FUSILLI focuses on achieving an integrated and safe holistic transition towards healthy, sustainable, secure, inclusive and cost-efficient food systems. Here, the 12 project cities are in the core of the project activities and the aim is to figure out how cities can drive towards sustainable food systems. One important part of the path towards sustainable food systems is the development of new food production methods. Thus, the focus is not so much on large scale food producers, but closer to cities and citizens.

In the Tampere Living Lab, the focus on food production has been on low-technology urban gardening for citizens, such as the raised-bed cultivation methods, as well as improving soil quality through composting methods. From the city of Tampere perspective, we have focused heavily on food produced by the citizens and done a lot of actions to improve possibilities for food production in city-owned gardening plots used for recreational gardening. Less focus has been put on more technology driven, commercially viable food production methods. There are, however, a myriad of possibilities for technological solutions suitable for urban smaller places, among them the aquaponics method. In this blog post I will try to dig in deeper to the wonderful world of aquaponics.


Aquaponic farming

Aquaponic farming combines the production of aquatic animals, such as fish or crabs, and plants in a closed cycle. The pump in the system transports the water in the aquarium through the biofilter to the plants, which utilize the excrement of the fish. The water cleaned of nutrients is transferred back to be used by the fish. In aquaponic cultivation, the advantages of both organic farming, aquaculture and farming are realized. The advantages of the system are nutrient cycling in accordance with circular economy, no waste, water efficiency and the health and safety of farm animals, i.e. the fish.

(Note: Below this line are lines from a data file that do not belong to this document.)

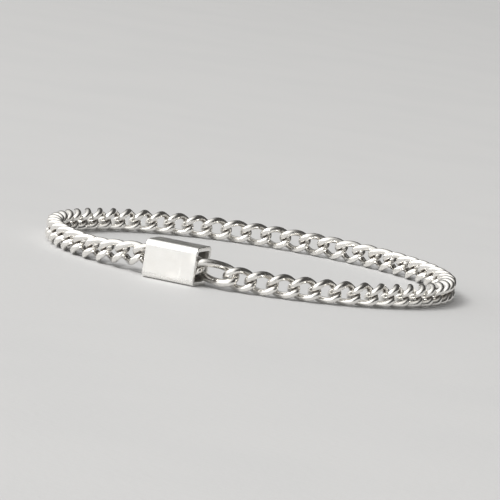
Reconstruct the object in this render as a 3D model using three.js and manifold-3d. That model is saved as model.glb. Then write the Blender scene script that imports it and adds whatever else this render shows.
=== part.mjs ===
// A chain finger ring: a fine curb chain, closed by one oval ring, runs through a square tube bead.
// Millimetres, +Z up. The ring lies on its side, as it rests on a table, with the bead at the front, towards -Y.
// The origin is on the table, under the middle of the object.

import * as THREE from 'three';
import { mergeVertices } from 'three/addons/utils/BufferGeometryUtils.js';
import Module from 'manifold-3d';

const wasm = await Module();
wasm.setup();

// The finger
const INNER_DIAMETER = 17.2; // a ring for a finger of 54 mm round

// The curb chain
const CHAIN_WIRE = 0.29; // diameter of a link's wire
const CHAIN_THICKNESS = 0.8; // from the skin outwards
const LINK_TWIST = 40; // degrees by which each end of a link is turned further about the chain
const LINK_SPACING = 0.95; // wanted from link to link; the real spacing closes the loop with whole links
const LINK_OVERLAP = 0.02; // how far neighbouring links are let into each other where they hook

// The oval closing ring, which joins the chain's two ends at the bead's right-hand mouth
const CLOSING_WIRE = 0.34;
const CLOSING_LENGTH = 2.3; // outside, along the chain
const CLOSING_THICKNESS = 1; // from the skin outwards, because the ring is twisted as the links are
const CLOSING_OUTSIDE = 1.66; // how much of its length stands out of the bead
const HOOK_PLAY = 0.12; // free run between the closing ring and each end link

// The square tube bead
const BEAD_LENGTH = 2.4;
const BEAD_WALL = 0.2;
const BEAD_CORNER_RADIUS = 0.27;
const BORE_CORNER_RADIUS = 0.1;
const BEAD_END_BEVEL = 0.04;

// Clearances
const THREAD_CLEARANCE = 0.07; // each side of a wire in the eye of a link
const BORE_CLEARANCE = 0.12; // above and below the chain in the bead
const CHAIN_FALL_RUN = 3.8; // along the chain, from the bead's left-hand mouth to where the chain lies on the table
const CLOSING_FALL_RUN = 3.4; // the same to the right of the bead, with the closing ring at its middle

// Fineness of the meshes
const WIRE_SIDES = 6;
const LINK_STEPS = 12;
const CLOSING_STEPS = 20;
const CORNER_STEPS = 3;

// A wire with flat sides is drawn a little larger, so that its section has the round wire's area.
const SIDE_ANGLE = (2 * Math.PI) / WIRE_SIDES;
const ROUND_TO_FLAT_SIDED = Math.sqrt(SIDE_ANGLE / Math.sin(SIDE_ANGLE));
const ROUND_TO_FLATS = ROUND_TO_FLAT_SIDED * Math.cos(SIDE_ANGLE / 2);

// Sizes that follow
const chainWidth = 2 * CHAIN_WIRE + Math.max(CHAIN_WIRE, CLOSING_WIRE) + 2 * THREAD_CLEARANCE;
const closingWidth = chainWidth;
const boreSide = chainWidth + 2 * BORE_CLEARANCE;
const beadSide = boreSide + 2 * BEAD_WALL;
const loopRadius = (INNER_DIAMETER + CHAIN_THICKNESS) / 2; // to the middle of the chain
const loopLength = 2 * Math.PI * loopRadius;
const loopCentreY = (beadSide - CHAIN_THICKNESS) / 4; // the bead stands out at the front only
const chainLyingHeight = (chainWidth + CHAIN_WIRE * (ROUND_TO_FLAT_SIDED - 1)) / 2;

// Links hook far enough into each other for the flats of their wires to meet.
const linkBite = CHAIN_WIRE * (1 - ROUND_TO_FLATS) + LINK_OVERLAP;

// What the closing ring takes of the loop, from hook to hook. The links share the rest.
const closingReach = CLOSING_LENGTH - 2 * CLOSING_WIRE - 2 * HOOK_PLAY;
const linkCount = Math.round((loopLength - closingReach + linkBite) / LINK_SPACING);
const linkPitch = (loopLength - closingReach + linkBite) / linkCount;
const linkHalfLength = (linkPitch + CHAIN_WIRE - linkBite) / 2; // to the middle of the wire
const closingCentre = BEAD_LENGTH / 2 + CLOSING_OUTSIDE - CLOSING_LENGTH / 2;
const firstLinkCentre = closingCentre + (closingReach - CHAIN_WIRE) / 2 + linkHalfLength;

// The middle line of a twisted oval link: x along the chain, y up, z away from the finger.
// Where it hooks into the next, the near strands run up to the right, and its two ends stand across each other.
// An end twist turns the wire further there, which draws the oval in towards its ends.
class LinkCurve extends THREE.Curve {
  constructor(halfLength, halfWidth, halfDepth, endTwist) {
    super();
    this.size = new THREE.Vector3(halfLength, halfWidth, halfDepth);
    this.endTwist = THREE.MathUtils.degToRad(endTwist);
  }

  getPoint(t, target = new THREE.Vector3()) {
    const turn = 2 * Math.PI * t;
    const twist = this.endTwist * Math.cos(turn);
    return target.set(Math.cos(turn), Math.sin(turn) * Math.cos(twist), -Math.sin(2 * turn)).multiply(this.size);
  }
}

// One link or ring in its own place, as a closed wire.
function linkGeometry(halfLength, width, thickness, wire, steps, endTwist = 0) {
  const middleLine = new LinkCurve(halfLength, (width - wire) / 2, (thickness - wire) / 2, endTwist);
  return new THREE.TubeGeometry(middleLine, steps, (wire / 2) * ROUND_TO_FLAT_SIDED, WIRE_SIDES, true);
}

// Height of the chain's middle line, at a distance along the loop from the bead's middle. The bead holds the chain off
// the table. On the left the links come down from its mouth, and on the right the closing ring leans down to them.
function chainHeight(along) {
  const lying = along < 0
    ? THREE.MathUtils.smoothstep(-along, BEAD_LENGTH / 2, BEAD_LENGTH / 2 + CHAIN_FALL_RUN)
    : THREE.MathUtils.smoothstep(along, closingCentre - CLOSING_FALL_RUN / 2, closingCentre + CLOSING_FALL_RUN / 2);
  return THREE.MathUtils.lerp(beadSide / 2, chainLyingHeight, lying);
}

// A point on the loop. Distances run from the bead's middle, to the right as seen from the front.
function loopPoint(along) {
  const turn = along / loopRadius;
  const wrapped = along > loopLength / 2 ? along - loopLength : along;
  return new THREE.Vector3(
    loopRadius * Math.sin(turn),
    loopCentreY - loopRadius * Math.cos(turn),
    chainHeight(wrapped),
  );
}

// The matrix that sets a link on the loop: its length along it, its face outwards.
function placeOnLoop(along) {
  const middle = loopPoint(along);
  const run = loopPoint(along + linkPitch / 2).sub(loopPoint(along - linkPitch / 2)).normalize();
  const outwards = new THREE.Vector3().crossVectors(run, new THREE.Vector3(0, 0, 1)).normalize();
  const up = new THREE.Vector3().crossVectors(outwards, run);
  return new THREE.Matrix4().makeBasis(run, up, outwards).setPosition(middle);
}

function solidFrom(geometry) {
  const bare = geometry.index ? geometry.toNonIndexed() : geometry.clone();
  bare.deleteAttribute('normal');
  bare.deleteAttribute('uv');
  const merged = mergeVertices(bare);
  return new wasm.Manifold(new wasm.Mesh({
    numProp: 3,
    vertProperties: merged.attributes.position.array,
    triVerts: new Uint32Array(merged.index.array),
  }));
}

function geometryFrom(solid) {
  const mesh = solid.getMesh();
  const geometry = new THREE.BufferGeometry();
  geometry.setAttribute('position', new THREE.BufferAttribute(new Float32Array(mesh.vertProperties), 3));
  geometry.setIndex(new THREE.BufferAttribute(new Uint32Array(mesh.triVerts), 1));
  geometry.computeVertexNormals();
  return geometry;
}

// All the links, hooked through one another from the closing ring round to the closing ring.
function chainGeometry() {
  const link = linkGeometry(linkHalfLength, chainWidth, CHAIN_THICKNESS, CHAIN_WIRE, LINK_STEPS, LINK_TWIST);
  let chain = null;
  for (let i = 0; i < linkCount; i += 1) {
    const placed = solidFrom(link.clone().applyMatrix4(placeOnLoop(firstLinkCentre + i * linkPitch)));
    chain = chain ? chain.add(placed) : placed;
  }
  return geometryFrom(chain);
}

function closingRingGeometry() {
  const halfLength = (CLOSING_LENGTH - CLOSING_WIRE) / 2;
  return linkGeometry(halfLength, closingWidth, CLOSING_THICKNESS, CLOSING_WIRE, CLOSING_STEPS)
    .applyMatrix4(placeOnLoop(closingCentre));
}

// A square with round corners, drawn round the middle.
function roundedSquare(side, radius, path = new THREE.Shape()) {
  const flat = side / 2 - radius;
  path.moveTo(flat, -side / 2);
  path.absarc(flat, -flat, radius, -Math.PI / 2, 0);
  path.absarc(flat, flat, radius, 0, Math.PI / 2);
  path.absarc(-flat, flat, radius, Math.PI / 2, Math.PI);
  path.absarc(-flat, -flat, radius, Math.PI, 1.5 * Math.PI);
  path.closePath();
  return path;
}

// The tube, lying along X with its middle at the origin.
function beadGeometry() {
  const section = roundedSquare(beadSide, BEAD_CORNER_RADIUS);
  section.holes.push(roundedSquare(boreSide, BORE_CORNER_RADIUS, new THREE.Path()));
  const tube = new THREE.ExtrudeGeometry(section, {
    depth: BEAD_LENGTH - 2 * BEAD_END_BEVEL,
    curveSegments: CORNER_STEPS,
    bevelThickness: BEAD_END_BEVEL,
    bevelSize: BEAD_END_BEVEL,
    bevelOffset: -BEAD_END_BEVEL,
    bevelSegments: 1,
  });
  return tube.translate(0, 0, BEAD_END_BEVEL - BEAD_LENGTH / 2).rotateY(Math.PI / 2);
}

function silver(color, roughness) {
  return new THREE.MeshStandardMaterial({ color, roughness, metalness: 1 });
}

function namedMesh(name, geometry, material) {
  const mesh = new THREE.Mesh(geometry, material);
  mesh.name = name;
  return mesh;
}

const ring = new THREE.Group();
ring.name = 'chain_ring';

ring.add(namedMesh('curb_chain', chainGeometry(), silver(0xd9d7d2, 0.24)));
ring.add(namedMesh('closing_ring', closingRingGeometry(), silver(0xd5d2cc, 0.22)));

const bead = namedMesh('tube_bead', beadGeometry(), silver(0xe2e0dc, 0.2));
bead.position.copy(loopPoint(0));
ring.add(bead);

export default ring;
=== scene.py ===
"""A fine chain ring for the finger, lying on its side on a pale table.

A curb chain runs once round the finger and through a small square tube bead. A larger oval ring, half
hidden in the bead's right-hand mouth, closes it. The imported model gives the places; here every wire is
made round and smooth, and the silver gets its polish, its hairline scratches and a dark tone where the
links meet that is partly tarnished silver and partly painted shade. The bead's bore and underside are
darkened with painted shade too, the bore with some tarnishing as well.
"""

from __future__ import annotations

import logging
import math
from dataclasses import dataclass, replace
from enum import Enum
from typing import Any, Mapping, Sequence, Union

import bpy
import numpy as np
from mathutils import Matrix, Vector

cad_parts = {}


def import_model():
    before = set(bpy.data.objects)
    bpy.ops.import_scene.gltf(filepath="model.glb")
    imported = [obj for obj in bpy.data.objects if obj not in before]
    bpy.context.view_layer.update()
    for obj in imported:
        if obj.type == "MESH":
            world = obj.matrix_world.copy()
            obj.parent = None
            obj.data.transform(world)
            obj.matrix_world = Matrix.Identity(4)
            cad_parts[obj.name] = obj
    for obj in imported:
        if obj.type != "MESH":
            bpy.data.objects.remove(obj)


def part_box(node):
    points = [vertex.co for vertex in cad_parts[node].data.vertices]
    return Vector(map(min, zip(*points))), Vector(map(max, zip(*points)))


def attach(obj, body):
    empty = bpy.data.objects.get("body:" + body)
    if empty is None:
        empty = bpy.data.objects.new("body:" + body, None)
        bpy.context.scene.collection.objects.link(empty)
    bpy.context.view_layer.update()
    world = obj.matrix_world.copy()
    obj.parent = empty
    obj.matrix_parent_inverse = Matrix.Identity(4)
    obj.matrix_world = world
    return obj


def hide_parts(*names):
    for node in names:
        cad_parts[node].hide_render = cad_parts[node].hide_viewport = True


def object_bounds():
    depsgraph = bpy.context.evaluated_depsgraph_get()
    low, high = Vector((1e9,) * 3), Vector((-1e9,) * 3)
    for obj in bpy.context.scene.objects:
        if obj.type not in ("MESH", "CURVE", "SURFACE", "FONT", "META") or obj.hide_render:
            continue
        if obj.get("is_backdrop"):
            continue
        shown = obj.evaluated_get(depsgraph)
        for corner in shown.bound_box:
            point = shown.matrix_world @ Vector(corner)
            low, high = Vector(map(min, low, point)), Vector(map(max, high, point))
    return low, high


LOG = logging.getLogger("chain_ring")

MM = 0.001
ROOT = "root"
NOISE_MIDDLE = 0.5

Colour = tuple[float, float, float, float]
Span = tuple[float, float]
Number = Union["Signal", float]
Source = Union["Signal", bpy.types.NodeSocket, float, Sequence[float]]


class Slot(Enum):
    """Names for the chain's and the bead's silver slots; nothing here uses them."""

    CHAIN = "chain_silver"
    BEAD = "bead_silver"


class Trait(Enum):
    """What a piece's mesh tells its finish about each of its points."""

    SHELTER = "shelter"
    CHANCE = "chance"
    BORE = "bore"
    EDGE = "edge"


def smoothstep(value: np.ndarray | float, low: float, high: float) -> np.ndarray:
    """Rises smoothly from 0 at low to 1 at high."""
    share = np.clip((np.asarray(value, float) - low) / (high - low), 0.0, 1.0)
    return share * share * (3.0 - 2.0 * share)


def full_turn(steps: int) -> np.ndarray:
    """Even angles once round, in radians."""
    return np.arange(steps) * (2.0 * math.pi / steps)


# Shader graphs


@dataclass(frozen=True)
class Grain:
    """A noise's blots: their size in millimetres, the finer layers over them, and how strong those are."""

    size: float
    detail: float = 2.0
    roughness: float = 0.5


class Signal:
    """A shader socket that carries a number and is worked with like one."""

    def __init__(self, graph: Graph, socket: bpy.types.NodeSocket) -> None:
        """Keeps the socket and the graph that it is in."""
        self.graph = graph
        self.socket = socket

    def _math(self, operation: str, *operands: Number) -> Signal:
        """Adds a Math node.

        Args:
            operation: the node's operation.
            operands: its inputs in order.

        Returns:
            The node's result.
        """
        node = self.graph.node("ShaderNodeMath", {"operation": operation}, dict(enumerate(operands)))
        return Signal(self.graph, node.outputs[0])

    def __add__(self, other: Number) -> Signal:
        """self + other."""
        return self._math("ADD", self, other)

    __radd__ = __add__

    def __sub__(self, other: Number) -> Signal:
        """self - other."""
        return self._math("SUBTRACT", self, other)

    def __rsub__(self, other: Number) -> Signal:
        """other - self."""
        return self._math("SUBTRACT", other, self)

    def __mul__(self, other: Number) -> Signal:
        """self * other."""
        return self._math("MULTIPLY", self, other)

    __rmul__ = __mul__

    def within(self, low: float, high: float) -> Signal:
        """Rises smoothly from 0 where the signal is low to 1 where it is high.

        Args:
            low: the value that gives 0.
            high: the value that gives 1, which may be the smaller one.

        Returns:
            The share, from 0 to 1.
        """
        settings = {"interpolation_type": "SMOOTHSTEP"}
        values = {"Value": self, "From Min": low, "From Max": high, "To Min": 0.0, "To Max": 1.0}
        return Signal(self.graph, self.graph.node("ShaderNodeMapRange", settings, values).outputs["Result"])


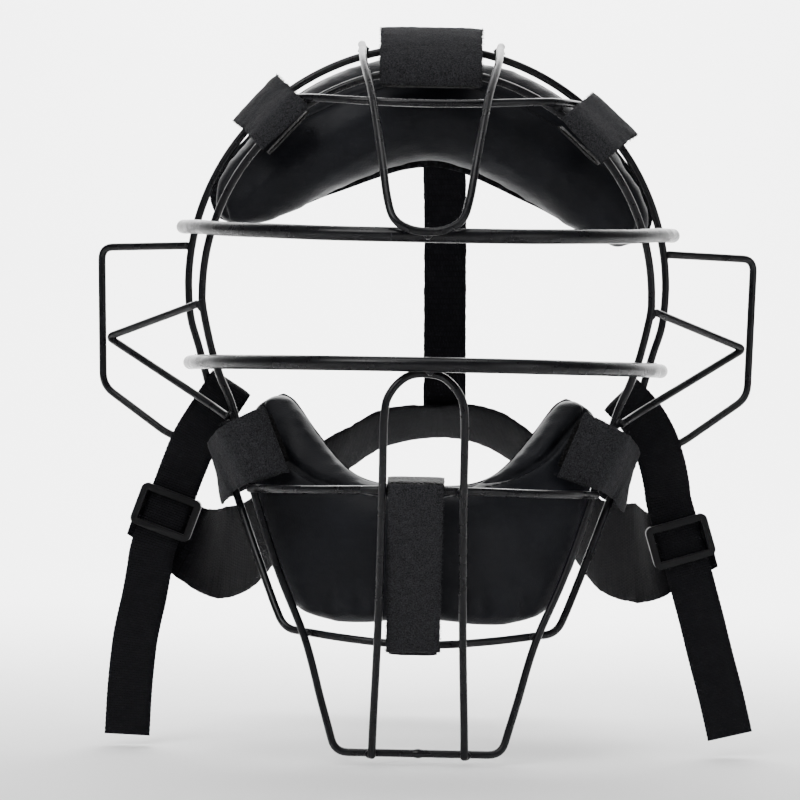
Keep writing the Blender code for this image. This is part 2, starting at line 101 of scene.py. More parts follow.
# ---- materials ----
class Surface:
    """A Principled material with a few short-hands for its texture nodes."""

    def __init__(self, name, roughness, **constants):
        self.mat = bpy.data.materials.new(name)
        self.mat.use_nodes = True
        self.nodes = self.mat.node_tree.nodes
        self.links = self.mat.node_tree.links
        self.shader = self.nodes["Principled BSDF"]
        self.shader.inputs["Roughness"].default_value = roughness
        for socket, value in constants.items():
            self.shader.inputs[socket.replace("_", " ")].default_value = value
        self.coords = self.nodes.new("ShaderNodeTexCoord")

    def link(self, output, target, socket):
        self.links.new(output, target.inputs[socket])

    def noise(self, scale, detail=4.0, space="Object", stretch=None):
        node = self.nodes.new("ShaderNodeTexNoise")
        node.inputs["Scale"].default_value = scale
        node.inputs["Detail"].default_value = detail
        source = self.coords.outputs[space]
        if stretch:
            mapping = self.nodes.new("ShaderNodeMapping")
            mapping.inputs["Scale"].default_value = stretch
            self.link(source, mapping, "Vector")
            source = mapping.outputs["Vector"]
        self.link(source, node, "Vector")
        return node.outputs["Fac"]

    def cells(self, scale, feature="F1"):
        node = self.nodes.new("ShaderNodeTexVoronoi")
        node.feature = feature
        node.inputs["Scale"].default_value = scale
        self.link(self.coords.outputs["Object"], node, "Vector")
        return node.outputs["Distance"]

    def weave(self, across, along, gap, space="UV"):
        """Half-offset cells in the band's own millimetres: 1 on the threads, 0 between them."""
        node = self.nodes.new("ShaderNodeTexBrick")
        node.inputs["Scale"].default_value = 1.0
        node.inputs["Brick Width"].default_value = across
        node.inputs["Row Height"].default_value = along
        node.inputs["Mortar Size"].default_value = gap
        node.inputs["Mortar Smooth"].default_value = 1.0
        node.inputs["Color1"].default_value = (1, 1, 1, 1)
        node.inputs["Color2"].default_value = (0.72, 0.72, 0.72, 1)
        node.inputs["Mortar"].default_value = (0, 0, 0, 1)
        self.link(self.coords.outputs[space], node, "Vector")
        return node.outputs["Color"]

    def ramp(self, value, low, high, start=0.3, end=0.7):
        node = self.nodes.new("ShaderNodeValToRGB")
        node.color_ramp.elements[0].position = start
        node.color_ramp.elements[1].position = end
        node.color_ramp.elements[0].color = (*low, 1)
        node.color_ramp.elements[1].color = (*high, 1)
        self.link(value, node, "Fac")
        return node.outputs["Color"]

    def colour(self, value, low, high, start=0.3, end=0.7):
        self.link(self.ramp(value, low, high, start, end), self.shader, "Base Color")

    def roughness(self, value, low, high):
        grey = self.ramp(value, (low,) * 3, (high,) * 3)
        self.link(grey, self.shader, "Roughness")

    def bump(self, *layers):
        """Each layer is (height, distance in mm), from the coarsest to the finest."""
        normal = None
        for height, distance in layers:
            node = self.nodes.new("ShaderNodeBump")
            node.inputs["Strength"].default_value = 1.0
            node.inputs["Distance"].default_value = distance * MM
            self.link(height, node, "Height")
            if normal:
                self.link(normal, node, "Normal")
            normal = node.outputs["Normal"]
        self.link(normal, self.shader, "Normal")


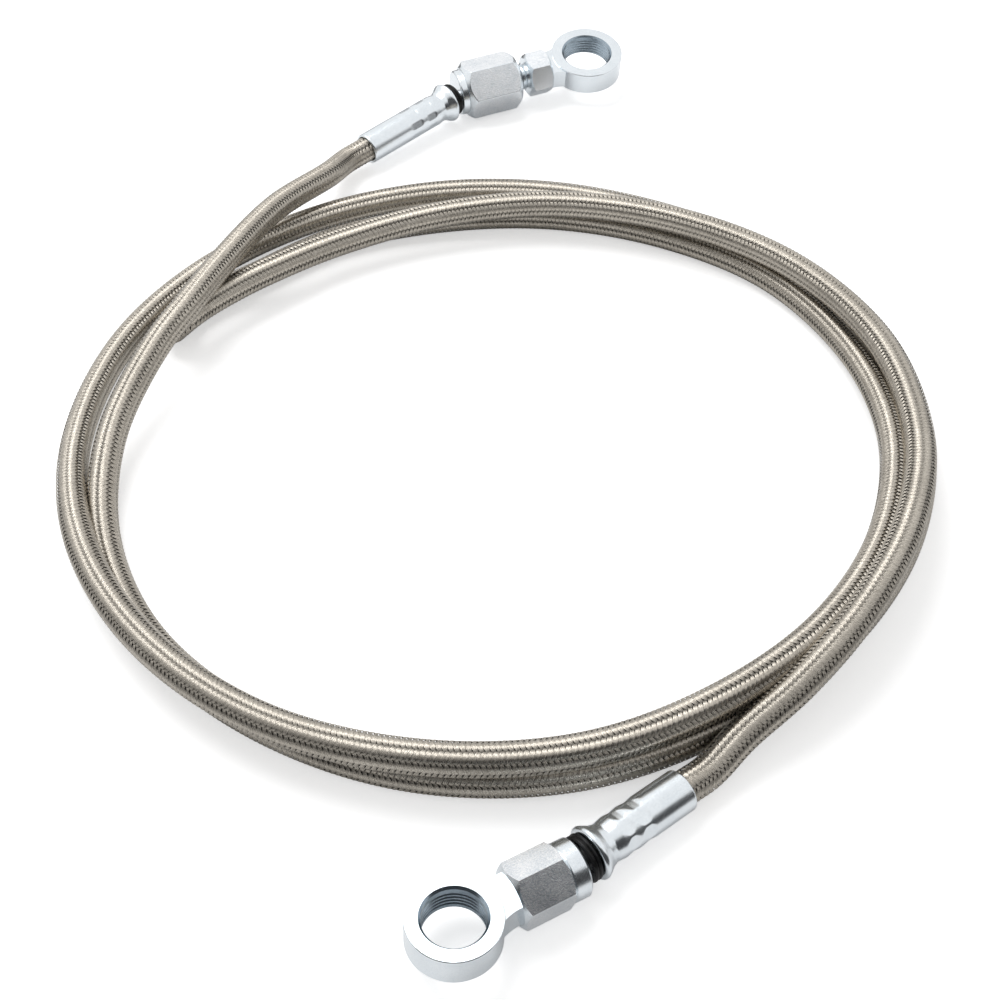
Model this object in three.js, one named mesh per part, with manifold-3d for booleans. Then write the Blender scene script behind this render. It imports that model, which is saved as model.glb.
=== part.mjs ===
// A braided clutch hose that lies loosely coiled, with a banjo fitting crimped on each end.
// Millimetres. The origin lies on the surface under the hose, midway between the outer edges of
// the two fittings: X right, Y away, Z up. Each fitting is drawn along its own X axis, from the
// mouth that the hose enters to the eye, with the bolt hole along its own Z axis.

import * as THREE from "three";
import { mergeVertices } from "three/addons/utils/BufferGeometryUtils.js";
import Module from "manifold-3d";

const wasm = await Module();
wasm.setup();

// Sizes that both ends share
const gap = 0.3;
const hoseDiameter = 6;
const hoseBore = 3.4;
const hoseSides = 10;
const nippleBore = 1.4;
const boreSpare = 1;
const ferruleWall = 0.4;
const cornerBreak = 0.35;
const roundSides = 32;
const ballSteps = 8;
const passageDiameter = 2.4;
const ringEdge = 0.45;
const cutOver = 1;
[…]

Picture: Process description of the aquaponic growing system report of the KIEPPI project: URBAN AQUAPONICS FARMING, Case Hiedanranta. (Timo Loiva, Sanna Teinilä, Marikki Väisänen 2021)

In Finland, aquaponics has been mainly tested on the pilot level in different projects, even though there are a few operators offering small scale aquaponics systems to the markets. There are very few examples of large-scale aquaponics systems in Finland and the ones tested have not been economically viable thus far. There are, however a few studies that show the benefits of combining aquatic animal and food production. The idea is, that food production can be done closer to the consumer thus reducing the environmental effect of food production by eliminating transport and the need of added nutrients. It is also a very interesting hobby, in which you can dedicate as many hours as you have. It is also an interesting way to produce your own vegetables and protein close to home and it might even be a nice idea to produce food together e.g. for a group of people living in the same block of flats. This kind of food production would also enable the implementation of a new kind of neighbourhood food production. Besides the obvious environmental benefits, it offers fresh food for the producer year around, which especially in Finland is a bonus because of the long winters, when nothing grows in the fields. It could also be a source of additional income, if the crop could be sold to restaurants of shops nearby (which, in Finland would require an environmental permit after 2000 kg of fish a year).


Building an aquaponic system

For the actual implementation of the system, one can put as much effort and money as one has. There are many different types of technological solutions. If you are handy enough, it is quite possible to build the system yourself, but there are also ready-made systems in the markets available. What you need to start besides the actual system (so pumps, filters, tanks and seedbeds), are

  • baby fish (or crabs or even mussels),
  • plant seedlings of your choice (lettuce is quite traditional, but any plant suitable for aquaculture will do)
  • and fish food.

Then you have to make sure to monitor the system (eg. the acidity of the water and different amounts of nutrients should be monitored) and enjoy your new hobby and the fresh food from it. Hopefully we will see these kinds of systems more and more in Finland, there are a lot of possibilities for both recreational and professional implementation. Perhaps in the future, we even see restaurants raising their own salads and fish or other aquatic animals and we as consumer get to enjoy the freshness of the produce.


Author: The writer Karoliina Tuukkanen is a project manager for the FUSILLI project in the city of Tampere. In her spare time she focuses her efforts in growing food in her allotment garden in Nekala, Tampere.